Bloomberg: NYC To Spend $500M To Repair Schools, Hospitals
NEW YORK (CBSNewYork/AP) -- New York City Mayor Michael Bloomberg has announced a $500 million emergency plan to pay for critical repairs to public schools and hospitals damaged by Superstorm Sandy.
The plan would allocate $200 million for the Department of Education and $300 million for the New York City Health and Hospital Corporation to repair extensive damage.
The repairs would include structural restorations, new boilers, new electrical systems and roof repairs.
"Our city has never experienced a storm as destructive as Hurricane Sandy and financing for these repairs is as necessary as is it urgent," Bloomberg said in a statement. "These school buildings and public hospitals are resources that hundreds of thousands of New Yorkers rely on every day – and we are not waiting for federal aid to begin the work of repairing and re-opening them.
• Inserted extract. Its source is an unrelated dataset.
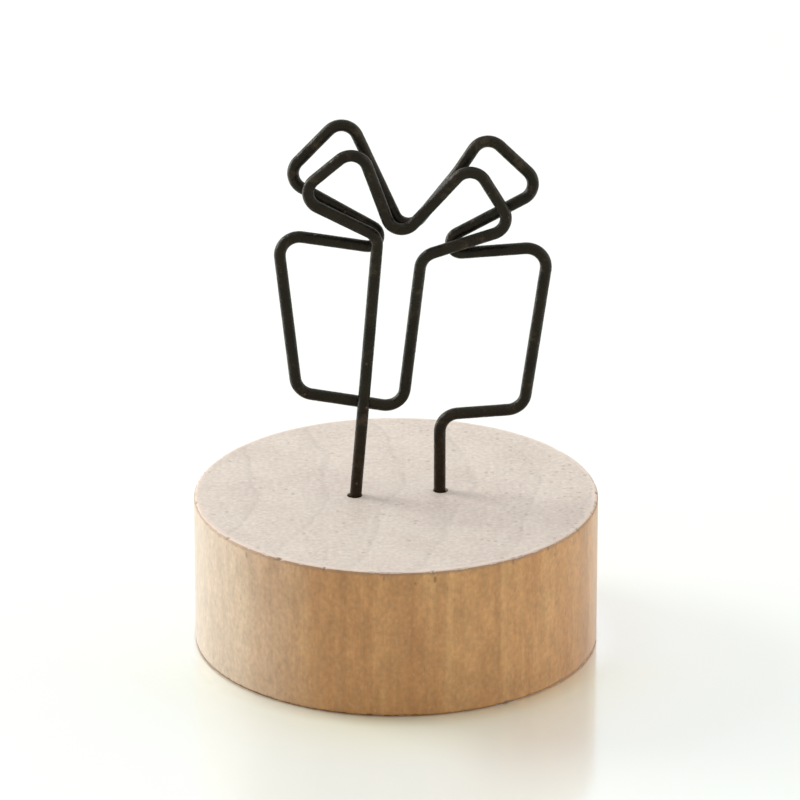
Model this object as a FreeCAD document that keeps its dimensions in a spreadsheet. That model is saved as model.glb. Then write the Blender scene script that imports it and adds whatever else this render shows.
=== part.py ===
import FreeCAD, Part
import math
import os
from collections import namedtuple

import Sketcher

# Photo holder: one length of iron wire on a round block of wood.
#
# The wire is bent in a single stroke. It climbs out of the block, draws the
# front half of a bow, comes down as one side of the ribbon, draws the left
# part of a gift box, folds back into the larger rear half of the bow, and
# ends as the right part of the box and a second leg. The two halves of the
# bow lie one wire's thickness apart, and a photo is held between them.
#
# Millimetres. The origin is the centre of the block's underside, +Z is up,
# and the front of the figure faces -Y.

# Name, size and meaning of every driving dimension. "across" is measured to
# the right of the block's centre and "up" from its top face. The corners of
# the figure are where the centre lines of two straight runs would meet.
DIMENSIONS = (
    ("base_diameter", 50, "block, across the end grain"),
    ("base_thickness", 19, "block, along the grain"),
    ("rim_round", 0.4, "rounding of the block's two rims"),
    ("wood_under_legs", 7, "wood left below the drilled holes"),
    ("hole_clearance", 0.2, "gap all round a leg in its hole"),
    ("hole_spread", 0.12, "each hole sits this far outside its leg, so the wire grips"),
    ("drill_point_angle", 118, "point of the twist drill, degrees"),
    ("wire_diameter", 1.5, "iron wire"),
    ("layer_gap", 0.1, "gap between the front and rear layers of the figure"),
    ("wire_end_chamfer", 0.2, "burr taken off the cut ends"),
    ("rear_lean_angle", 6, "rear half of the bow leans back, degrees"),
    ("bow_inside_radius", 1.35, "inside of the bends at the tips of the bow"),
    ("fold_inside_radius", 1.1, "inside of the bends at the neck and the notches"),
    ("box_inside_radius", 1.65, "inside of the bends of the box and the ribbon"),
    ("hairpin_inside_radius", 0.55, "inside of the two hairpins"),
    ("foot_inside_radius", 3, "inside of the slight bend where the left leg leaves the wood"),
    ("rise_inside_radius", 20, "inside of the soft bend in the right side of the rear bow"),
    ("left_foot_across", -5, "left leg in the wood"),
    ("right_leg_across", 5.4, "right leg in the wood"),
    ("neck_across", -2.2, "left side of the ribbon meets the bow"),
    ("neck_up", 34.1, ""),
    ("front_left_corner_across", -12.3, "front half of the bow, left loop, outer corner"),
    ("front_left_corner_up", 39.3, ""),
    ("front_left_top_across", -4.5, "left loop, top"),
    ("front_left_top_up", 46, ""),
    ("front_notch_across", 0, "between the two loops"),
    ("front_notch_up", 33.3, ""),
    ("front_right_top_across", 9.3, "right loop, top"),
    ("front_right_top_up", 43.8, ""),
    ("front_right_corner_across", 14.4, "right loop, outer corner"),
    ("front_right_corner_up", 35.3, ""),
    ("ribbon_top_across", 3.1, "right side of the ribbon meets the bow"),
    ("ribbon_top_up", 31.5, ""),
    ("ribbon_foot_across", 0.8, "right side of the ribbon meets the bottom of the box"),
    ("ribbon_foot_up", 11, ""),
    ("box_left_foot_across", -12.2, "box, lower left corner"),
    ("box_left_foot_up", 13.1, ""),
    ("box_left_top_across", -14.5, "box, upper left corner"),
    ("box_left_top_up", 33.9, ""),
    ("left_hairpin_across", 3.3, "top of the box folds back into the rear bow"),
    ("left_hairpin_up", 31.2, ""),
    ("rear_left_corner_across", -13.8, "rear half of the bow, left loop, outer corner"),
    ("rear_left_corner_up", 40.9, ""),
    ("rear_left_top_across", -6, "left loop, top"),
    ("rear_left_top_up", 48.9, ""),
    ("rear_notch_across", 1.1, "between the two loops"),
    ("rear_notch_up", 33.5, ""),
    ("rear_right_rise_across", 7.5, "soft bend in the right loop's inner side"),
    ("rear_right_rise_up", 41.5, ""),
    ("rear_right_top_across", 10.8, "right loop, top"),
    ("rear_right_top_up", 46.5, ""),
    ("rear_right_corner_across", 18.1, "right loop, outer corner"),
    ("rear_right_corner_up", 39.6, ""),
    ("right_hairpin_across", 2, "rear bow folds back into the top of the box"),
    ("right_hairpin_up", 30.9, ""),
    ("box_right_top_across", 18.7, "box, upper right corner"),
    ("box_right_top_up", 32.2, ""),
    ("box_right_foot_across", 15.7, "box, lower right corner"),
    ("box_right_foot_up", 10.9, ""),
    ("right_knee_up", 10.1, "bottom of the box turns down into the right leg"),
)

# A bend may take up to this share of the shorter run beside it.
BEND_SHARE = 0.48

doc = FreeCAD.newDocument("photo_holder")


def make_sheet():
    """The spreadsheet of driving dimensions: name, size, meaning."""
    cells = doc.addObject("Spreadsheet::Sheet", "sizes")
    for row, (alias, value, meaning) in enumerate(DIMENSIONS, start=1):
        cells.set(f"A{row}", alias)
        cells.set(f"B{row}", str(value))
        cells.setAlias(f"B{row}", alias)
        cells.set(f"C{row}", meaning)
    doc.recompute()
    return cells


sheet = make_sheet()


def size(alias):
    """A driving dimension as a number."""
    return float(sheet.get(alias))


def make_body(label):
    """An empty body that is named for its piece."""
    body = doc.addObject("PartDesign::Body", label)
    body.Label = label
    body.Placement = FreeCAD.Placement()
    return body


def make_level_sketch(body, name, height):
    """A sketch that lies level in the body, at a height given as an expression."""
    level = next(plane for plane in body.Origin.OriginFeatures if plane.Role == "XY_Plane")
    sketch = body.newObject("Sketcher::SketchObject", name)
    sketch.AttachmentSupport = [(level, "")]
    sketch.MapMode = "FlatFace"
    sketch.setExpression(".AttachmentOffset.Base.z", height)
    return sketch


def draw_circle(sketch, radius, across="0", depth="0"):
    """A circle whose radius and centre are bound to expressions."""
    circle = sketch.addGeometry(Part.Circle(FreeCAD.Vector(), FreeCAD.Vector(0, 0, 1), 1), False)
    bindings = (
        (Sketcher.Constraint("Radius", circle, 1), radius),
        (Sketcher.Constraint("DistanceX", -1, 1, circle, 3, 0), across),
        (Sketcher.Constraint("DistanceY", -1, 1, circle, 3, 0), depth),
    )
    for constraint, expression in bindings:
        index = sketch.addConstraint(constraint)
        sketch.setExpression(f"Constraints[{index}]", expression)


def edges_at_heights(shape, heights):
    """Names of the edges that lie level at one of the given heights."""
    names = []
    for number, edge in enumerate(shape.Edges, start=1):
        low, high = edge.BoundBox.ZMin, edge.BoundBox.ZMax
        if any(math.isclose(low, z, abs_tol=1e-4) and math.isclose(high, z, abs_tol=1e-4) for z in heights):
            names.append(f"Edge{number}")
    return names


LEG_RADIUS = "sizes.wire_diameter / 2"
FRONT_LAYER = "-(sizes.wire_diameter + sizes.layer_gap) / 2"
REAR_LAYER = "(sizes.wire_diameter + sizes.layer_gap) / 2"


def make_base():
    """The block: a disc with eased rims and two blind holes for the legs."""
    body = make_body("wood_base")

    outline = make_level_sketch(body, "base_outline", "0")
    draw_circle(outline, "sizes.base_diameter / 2")
    disc = body.newObject("PartDesign::Pad", "disc")
    disc.Profile = outline
    disc.setExpression("Length", "sizes.base_thickness")
    doc.recompute()

    rims = body.newObject("PartDesign::Fillet", "eased_rims")
    rims.Base = (disc, edges_at_heights(disc.Shape, (0, size("base_thickness"))))
    rims.setExpression("Radius", "sizes.rim_round")
    doc.recompute()

    centres = make_level_sketch(body, "leg_hole_centres", "sizes.base_thickness")
    bore_radius = "sizes.wire_diameter / 2 + sizes.hole_clearance"
    draw_circle(centres, bore_radius, "sizes.left_foot_across - sizes.hole_spread", FRONT_LAYER)
    draw_circle(centres, bore_radius, "sizes.right_leg_across + sizes.hole_spread", REAR_LAYER)
    doc.recompute()

    solid_volume = body.Shape.Volume
    holes = body.newObject("PartDesign::Hole", "leg_holes")
    holes.Profile = centres
    holes.ThreadType = "None"
    holes.DepthType = "Dimension"
    holes.DrillPoint = "Angled"
    holes.setExpression("Diameter", "sizes.wire_diameter + 2 * sizes.hole_clearance")
    holes.setExpression("Depth", "sizes.base_thickness - sizes.wood_under_legs")
    holes.setExpression("DrillPointAngle", "sizes.drill_point_angle")
    doc.recompute()
    if body.Shape.Volume >= solid_volume:
        raise RuntimeError("the leg holes cut nothing")
    return body


# A corner of the figure, with the radius of its bend on the wire's centre line.
Corner = namedtuple("Corner", "place bend")


def route_corners():
    """The wire's corners in order, from the end of one leg to the end of the other."""
    half_wire = size("wire_diameter") / 2
    front = -(half_wire + size("layer_gap") / 2)
    rear = -front
    top_face = size("base_thickness")
    leg_end = size("wood_under_legs") - top_face
    bow = size("bow_inside_radius") + half_wire
    fold = size("fold_inside_radius") + half_wire
    box = size("box_inside_radius") + half_wire
    hairpin = size("hairpin_inside_radius") + half_wire
    foot = size("foot_inside_radius") + half_wire
    rise = size("rise_inside_radius") + half_wire
    lean = math.tan(math.radians(size("rear_lean_angle")))

    def corner(across, depth, up, bend):
        return Corner(FreeCAD.Vector(across, depth, top_face + up), bend)

    def named(name, depth, bend):
        return corner(size(name + "_across"), depth, size(name + "_up"), bend)

    def leaning(name, bend):
        depth = rear + lean * (size(name + "_up") - size("rear_notch_up"))
        return named(name, depth, bend)

    return (
        corner(size("left_foot_across"), front, leg_end, 0),
        corner(size("left_foot_across"), front, 0, foot),
        named("neck", front, fold),
        named("front_left_corner", front, bow),
        named("front_left_top", front, bow),
        named("front_notch", front, fold),
        named("front_right_top", front, bow),
        named("front_right_corner", front, bow),
        named("ribbon_top", front, box),
        named("ribbon_foot", rear, box),
        named("box_left_foot", rear, box),
        named("box_left_top", rear, box),
        named("left_hairpin", rear, hairpin),
        leaning("rear_left_corner", bow),
        leaning("rear_left_top", bow),
        named("rear_notch", rear, fold),
        leaning("rear_right_rise", rise),
        leaning("rear_right_top", bow),
        leaning("rear_right_corner", bow),
        named("right_hairpin", rear, hairpin),
        named("box_right_top", rear, box),
        named("box_right_foot", rear, box),
        corner(size("right_leg_across"), rear, size("right_knee_up"), box),
        corner(size("right_leg_across"), rear, leg_end, 0),
    )


def bend_at(before, corner, after):
    """The arc that rounds a corner: its start, middle and end."""
    back = before.place - corner.place
    ahead = after.place - corner.place
    half_angle = back.getAngle(ahead) / 2
    room = BEND_SHARE * min(back.Length, ahead.Length)
    setback = min(corner.bend / math.tan(half_angle), room)
    radius = setback * math.tan(half_angle)
    back.normalize()
    ahead.normalize()
    inwards = (back + ahead).normalize()
    middle_depth = radius / math.sin(half_angle) - radius
    start = corner.place + back * setback
    middle = corner.place + inwards * middle_depth
    end = corner.place + ahead * setback
    return start, middle, end


def make_route():
    """The wire's centre line: straight runs joined by tangent arcs."""
    corners = route_corners()
    edges = []
    reached = corners[0].place
    for before, corner, after in zip(corners, corners[1:], corners[2:]):
        start, middle, end = bend_at(before, corner, after)
        edges.append(Part.LineSegment(reached, start).toShape())
        edges.append(Part.Arc(start, middle, end).toShape())
        reached = end
    edges.append(Part.LineSegment(reached, corners[-1].place).toShape())
    route = doc.addObject("Part::Feature", "wire_route")
    route.Shape = Part.Wire(edges)
    return route


def make_wire():
    """The wire: a round section carried along the route, with its ends deburred."""
    route = make_route()
    body = make_body("bent_wire")

    section = make_level_sketch(body, "wire_section", "sizes.wood_under_legs")
    draw_circle(section, LEG_RADIUS, "sizes.left_foot_across", FRONT_LAYER)
    doc.recompute()

    rod = body.newObject("PartDesign::AdditivePipe", "rod")
    rod.Profile = section
    rod.Spine = (route, [f"Edge{number}" for number in range(1, len(route.Shape.Edges) + 1)])
    doc.recompute()

    ends = body.newObject("PartDesign::Chamfer", "deburred_ends")
    ends.Base = (rod, edges_at_heights(rod.Shape, (size("wood_under_legs"),)))
    ends.setExpression("Size", "sizes.wire_end_chamfer")
    doc.recompute()

    swept = route.Shape.Length * math.pi * size("wire_diameter") ** 2 / 4
    print(f"wire length {route.Shape.Length:.1f} mm, swept {swept:.1f} mm3, solid {body.Shape.Volume:.1f} mm3")
    return body


def check_document(pieces):
    """Stop if any object failed or any piece is not one sound solid."""
    for item in doc.Objects:
        if "Invalid" in item.State or "Error" in item.State:
            raise RuntimeError(f"{item.Name} failed: {item.State}")
    for piece in pieces:
        shape = piece.Shape
        if shape.isNull() or not shape.isValid() or len(shape.Solids) != 1:
            raise RuntimeError(f"{piece.Label} is not one sound solid")


pieces = (make_base(), make_wire())
doc.recompute()
check_document(pieces)

os.makedirs("parts", exist_ok=True)
for piece in pieces:
    piece.Shape.exportStep(f"parts/{piece.Label}.step")
    print(f"{piece.Label}: {piece.Shape.Volume:.1f} mm3, {len(piece.Shape.Faces)} faces")
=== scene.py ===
"""Looks of a small photo holder: a round block of wood with one bent wire.

Shapes are in metres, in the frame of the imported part: the origin is the
centre of the block's underside, +Z is up and the figure faces -Y. Finishes
are measured in millimetres.
"""

import logging
import math
import random
from dataclasses import dataclass, field
from enum import Enum
from typing import Any, Optional

import bpy
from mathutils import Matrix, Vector, noise


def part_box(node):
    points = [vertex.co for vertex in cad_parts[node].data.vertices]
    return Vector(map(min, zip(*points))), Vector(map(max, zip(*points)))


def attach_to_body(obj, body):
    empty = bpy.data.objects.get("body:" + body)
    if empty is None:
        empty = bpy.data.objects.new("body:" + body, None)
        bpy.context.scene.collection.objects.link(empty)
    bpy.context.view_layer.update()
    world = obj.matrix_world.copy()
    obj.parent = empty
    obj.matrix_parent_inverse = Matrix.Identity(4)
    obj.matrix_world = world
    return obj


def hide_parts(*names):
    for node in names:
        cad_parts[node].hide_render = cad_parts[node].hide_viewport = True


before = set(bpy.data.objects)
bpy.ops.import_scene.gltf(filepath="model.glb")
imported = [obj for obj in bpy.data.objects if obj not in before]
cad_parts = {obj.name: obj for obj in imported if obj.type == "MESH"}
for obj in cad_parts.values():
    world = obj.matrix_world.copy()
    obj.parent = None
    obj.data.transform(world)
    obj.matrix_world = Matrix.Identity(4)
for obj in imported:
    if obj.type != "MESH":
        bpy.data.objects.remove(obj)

LOG = logging.getLogger("photo_holder")
MM = 0.001
PER_MM = 1000.0
ROOT = "root"
WEAR = "wear"
FOOT = 25.0  # radius of the block's foot, in millimetres

Colour = tuple[float, float, float]
Point = tuple[float, float, float]


class Layer(Enum):
    """Where a corner of the wire lies; the rear layer leans back in the bow."""

    FRONT = "front"
    REAR = "rear"
    LEANING = "leaning"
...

This emergency capital spending is vital investment in our recovery and future."
The most severe damage to schools and hospitals occurred in the Rockaways, Staten Island and south Brooklyn, officials said. There are 37 schools that remain closed due to structural damage.
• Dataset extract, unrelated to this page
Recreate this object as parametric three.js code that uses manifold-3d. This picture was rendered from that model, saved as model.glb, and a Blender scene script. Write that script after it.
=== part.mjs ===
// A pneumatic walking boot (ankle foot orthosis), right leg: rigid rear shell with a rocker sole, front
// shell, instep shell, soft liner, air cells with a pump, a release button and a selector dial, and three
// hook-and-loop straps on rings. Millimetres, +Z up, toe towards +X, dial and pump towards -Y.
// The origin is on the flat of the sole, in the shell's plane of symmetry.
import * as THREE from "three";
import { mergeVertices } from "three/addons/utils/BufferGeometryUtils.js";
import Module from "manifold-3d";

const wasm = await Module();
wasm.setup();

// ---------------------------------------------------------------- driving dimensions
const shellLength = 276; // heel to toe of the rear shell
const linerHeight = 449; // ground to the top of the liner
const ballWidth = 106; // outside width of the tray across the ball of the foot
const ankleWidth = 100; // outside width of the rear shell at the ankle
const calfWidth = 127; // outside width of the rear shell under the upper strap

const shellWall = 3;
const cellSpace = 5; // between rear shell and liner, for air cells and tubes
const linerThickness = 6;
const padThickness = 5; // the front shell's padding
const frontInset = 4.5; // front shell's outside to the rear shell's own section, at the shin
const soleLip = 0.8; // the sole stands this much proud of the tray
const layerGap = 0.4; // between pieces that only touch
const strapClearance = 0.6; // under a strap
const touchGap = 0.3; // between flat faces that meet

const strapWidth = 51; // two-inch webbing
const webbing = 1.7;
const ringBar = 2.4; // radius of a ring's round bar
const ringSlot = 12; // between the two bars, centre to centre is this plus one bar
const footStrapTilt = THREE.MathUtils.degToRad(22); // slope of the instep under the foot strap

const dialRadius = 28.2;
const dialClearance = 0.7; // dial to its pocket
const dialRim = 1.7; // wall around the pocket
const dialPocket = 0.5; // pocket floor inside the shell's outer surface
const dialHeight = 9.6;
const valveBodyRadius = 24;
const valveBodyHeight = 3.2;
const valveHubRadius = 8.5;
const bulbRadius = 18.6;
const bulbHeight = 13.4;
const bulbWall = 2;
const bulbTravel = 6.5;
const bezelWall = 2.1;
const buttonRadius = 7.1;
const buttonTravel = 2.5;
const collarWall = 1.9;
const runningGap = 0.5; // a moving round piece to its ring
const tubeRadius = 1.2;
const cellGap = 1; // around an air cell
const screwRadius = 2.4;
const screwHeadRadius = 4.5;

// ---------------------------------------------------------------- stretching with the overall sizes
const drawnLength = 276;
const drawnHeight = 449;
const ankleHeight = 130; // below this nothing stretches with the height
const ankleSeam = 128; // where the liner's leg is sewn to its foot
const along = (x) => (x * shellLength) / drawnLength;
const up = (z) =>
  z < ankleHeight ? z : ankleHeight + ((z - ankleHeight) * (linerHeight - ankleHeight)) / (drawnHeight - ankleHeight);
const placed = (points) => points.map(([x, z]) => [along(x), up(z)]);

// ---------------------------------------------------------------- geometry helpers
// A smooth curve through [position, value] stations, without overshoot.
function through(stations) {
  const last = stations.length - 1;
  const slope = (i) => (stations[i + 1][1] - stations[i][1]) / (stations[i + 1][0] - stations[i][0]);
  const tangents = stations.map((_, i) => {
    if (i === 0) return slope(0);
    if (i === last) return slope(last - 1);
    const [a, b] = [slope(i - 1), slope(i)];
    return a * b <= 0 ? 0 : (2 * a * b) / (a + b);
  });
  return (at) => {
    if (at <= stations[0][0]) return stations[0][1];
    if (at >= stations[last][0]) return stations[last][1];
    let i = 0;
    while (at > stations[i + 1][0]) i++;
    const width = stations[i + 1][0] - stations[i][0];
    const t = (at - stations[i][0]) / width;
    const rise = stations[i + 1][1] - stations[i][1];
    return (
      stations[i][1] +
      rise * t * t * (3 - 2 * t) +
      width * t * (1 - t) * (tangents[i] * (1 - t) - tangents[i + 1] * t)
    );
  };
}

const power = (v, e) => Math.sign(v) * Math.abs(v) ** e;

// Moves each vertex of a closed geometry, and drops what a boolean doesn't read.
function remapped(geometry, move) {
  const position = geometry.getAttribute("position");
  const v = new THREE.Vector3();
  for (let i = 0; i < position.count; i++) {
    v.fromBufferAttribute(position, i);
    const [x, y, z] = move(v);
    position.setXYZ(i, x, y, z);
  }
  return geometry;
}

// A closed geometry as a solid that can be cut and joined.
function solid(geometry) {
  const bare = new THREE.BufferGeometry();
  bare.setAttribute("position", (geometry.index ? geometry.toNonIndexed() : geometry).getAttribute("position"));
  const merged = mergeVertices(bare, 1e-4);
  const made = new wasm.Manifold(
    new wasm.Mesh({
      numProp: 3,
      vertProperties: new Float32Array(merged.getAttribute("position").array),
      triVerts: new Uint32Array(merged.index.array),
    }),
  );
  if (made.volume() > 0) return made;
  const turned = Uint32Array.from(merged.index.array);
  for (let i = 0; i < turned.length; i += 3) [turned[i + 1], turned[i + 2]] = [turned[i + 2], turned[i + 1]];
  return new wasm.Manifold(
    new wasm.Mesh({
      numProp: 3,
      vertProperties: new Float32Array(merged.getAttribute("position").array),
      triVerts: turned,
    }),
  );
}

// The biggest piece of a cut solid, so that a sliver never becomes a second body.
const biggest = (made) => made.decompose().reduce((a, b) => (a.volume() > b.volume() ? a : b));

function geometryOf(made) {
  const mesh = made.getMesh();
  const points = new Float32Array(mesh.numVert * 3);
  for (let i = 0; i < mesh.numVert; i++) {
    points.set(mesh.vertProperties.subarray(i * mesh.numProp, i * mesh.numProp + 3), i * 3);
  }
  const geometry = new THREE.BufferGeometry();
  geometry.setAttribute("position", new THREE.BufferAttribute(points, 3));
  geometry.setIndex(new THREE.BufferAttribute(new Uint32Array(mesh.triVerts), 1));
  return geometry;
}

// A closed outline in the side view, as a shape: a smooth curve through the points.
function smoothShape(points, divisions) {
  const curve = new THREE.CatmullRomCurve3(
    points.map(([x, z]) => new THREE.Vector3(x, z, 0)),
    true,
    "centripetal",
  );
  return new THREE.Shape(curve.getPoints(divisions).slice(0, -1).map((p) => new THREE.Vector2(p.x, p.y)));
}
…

Officials said Bellevue Hospital Center, Coney Island Hospital and the Coler-Goldwater Specialty Hospital and Nursing Facility on Roosevelt Island all sustained extensive damage.
An official says Bellevue and Coney Island hospitals won't be fully running until early next year.
Coney Island is already running outpatient services. City Health and Hospitals Corp. President Alan Aviles said Monday that Bellevue expects to start offering outpatient services Nov. 19.
Aviles says the next focus will be reopening the hospitals' emergency rooms. Aviles says that will require state permission, especially since Bellevue's emergency room would have to run on generator power for a while.
He says the operating rooms, critical care units and other facilities could open by Jan. 1 at Coney Island and the first week of February at Bellevue.
Speaking from P.S. 207 in Howard Beach, City Council Speaker Christine Quinn said the extra funds are critical to the city's ability to operate.
"We in the [City] Council tomorrow will move forward with allocating, at the mayor's request, $500 million additional to the capital budget to make sure that the great institutions of our Health and Hospitals Corporation are up and running as quickly as possible and that the schools in the city of New York which hae been damaged, some which have yet to open like this school, can open as quickly as possible," Quinn told reporters.
The city council will vote on the plan on Tuesday. Bloomberg said the city has already spent $134 million on storm-related emergency relief.
City Comptroller John Liu said the city will work to recover these funds from FEMA.